In fact, it often feels as if Zahler is daring us here to explain to him why these stock scenarios should be treated with any less weight than those of some slightly more quote-unquote ‘original’, sui generis type material. As a lifelong fan of genre-qua-genre, I really dig this approach.

The extended confrontation which comprises almost the entirety of ‘Dragged Across Concrete’s final act proves as gruelling, intense and traumatic as we’ve come to expect from this director, amply justifying the film’s inspired title as several heavily armed factions are pitched against each other in zero sum survival game, confined within a flat, concrete parking lot, offering participants nothing except their own vehicles to use as cover. It is, of course, a brilliant set piece, but one which I sadly found to be slightly marred by a couple of niggling feasibility issues which I just can’t shake, no matter how much I think back over the film’s action.

[To spend a paragraph going into specifics for the benefit of readers who have already seen the film:
 1. That whole business with the guy swallowing the key – are you really telling us that a bunch of criminals in a hurry couldn’t simply use their semi-automatic weapons to shoot a padlock off a flipping garage door, rather than going to excessive and time-consuming lengths to reclaim the key? 2. Likewise, are we supposed to believe that Gibson and Vaughn’s characters would not smell a rat, when the merciless crooks decide, for no apparent reason, to release their hostage and send her crawling across the battlelines to hang out with them..? It’s just absurd to think they wouldn’t have remained on their guard and kept her at a safe distance until they knew what was going on.]

For a writer who clearly sweats over the details of his script to the nth degree, forging unbreakable chains of cause and effect upon which the success of his story largely relies, I find it deeply frustrating that Zahler was apparently unable to give the material another quick going-over to clarify these issues before shooting. Admittedly, we’re deep into splitting hairs here, poking at slight imperfections in what is otherwise an exemplary piece of work, but as I say – it’s an inherent rule of the ‘police procedural’ territory we’re treading that these little things kind of matter.

Another thing I’ve grown to love about Zahler’s films is their pacing. Observing ‘Dragged..’s 159 minute run-time and noting the impressive line-up of character actors in secondary roles (Udo Kier, Don Johnson, Fred Melamed – together at least) could easily lead one to expect some sprawling, Scorsese-esque underworld saga. In fact though, the script’s events take place over the course of a mere couple of days, and the film is basically content to make do with about the same amount of plot you’d find in an episode of ‘The Sweeney’.

Those august gentlemen mentioned in the above para are each on-screen for the duration of a single, short scene (they respectively play a clothes shop owner, a bank manager and a police lieutenant), and for the most part the story told here is defiantly linear – just introducing us to a handful of characters and setting them on a slow trudge down the straight path to their respective fates.

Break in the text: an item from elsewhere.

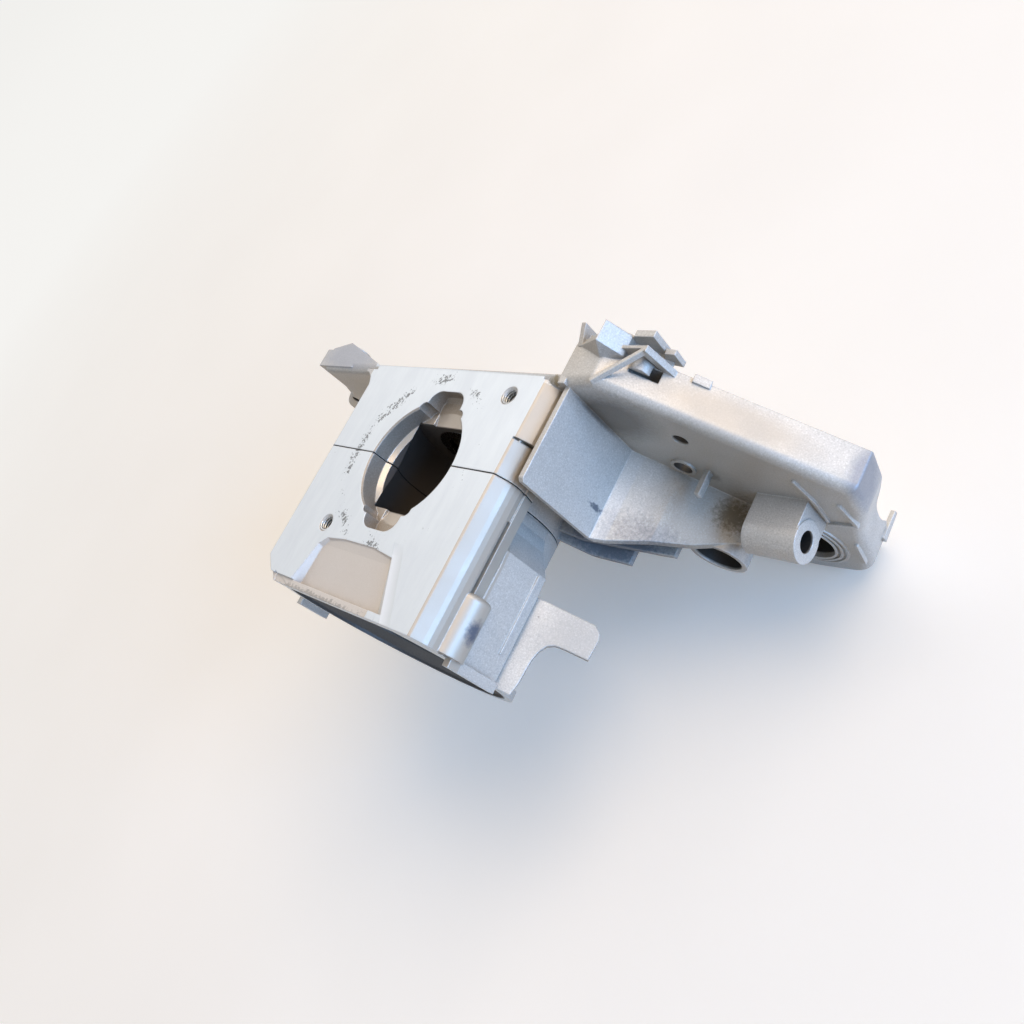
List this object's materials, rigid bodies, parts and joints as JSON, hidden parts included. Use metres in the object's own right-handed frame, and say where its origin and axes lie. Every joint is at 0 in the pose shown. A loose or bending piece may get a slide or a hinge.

Stretching time out beyond the standard wham-bam, next-plot-point tempo that Hollywood has helped acclimatise us to since the silent era is certainly a bold move on the part of a commercial American filmmaker. Like a good doom metal song though, Zahler’s pacing may be slow, but it’s never slack. The consistent, rock steady rhythm of the film’s cutting, together with the director’s innate confidence in the strength of his cast and material, is such that you’d be hard-pressed to find time to even pause for a toilet break across these two and a half hours of thoroughly engrossing slow-burn.

Actually though, perhaps my music metaphor above is just slightly off-base. Like ‘Brawl in Cell Block 99’, ‘Dragged Across Concrete’s greyscale brutality is moderated by a beautifully soothing neo-soul soundtrack (much of it co-written by Zahler himself), but, more than anything, the film feels as if it’s been cut to the sound of Goblin’s main theme for Romero’s ‘Dawn of the Dead’. Right from the opening scenes, I could almost hear those steady, throbbing bass notes, implacably drawing us forward, closer and closer to something unspeakably awful. I love it. It almost makes me hope though that Zahler never sees fit to actually make a full strength horror movie - the sheer accumulated menace of the damned thing might just kill us all.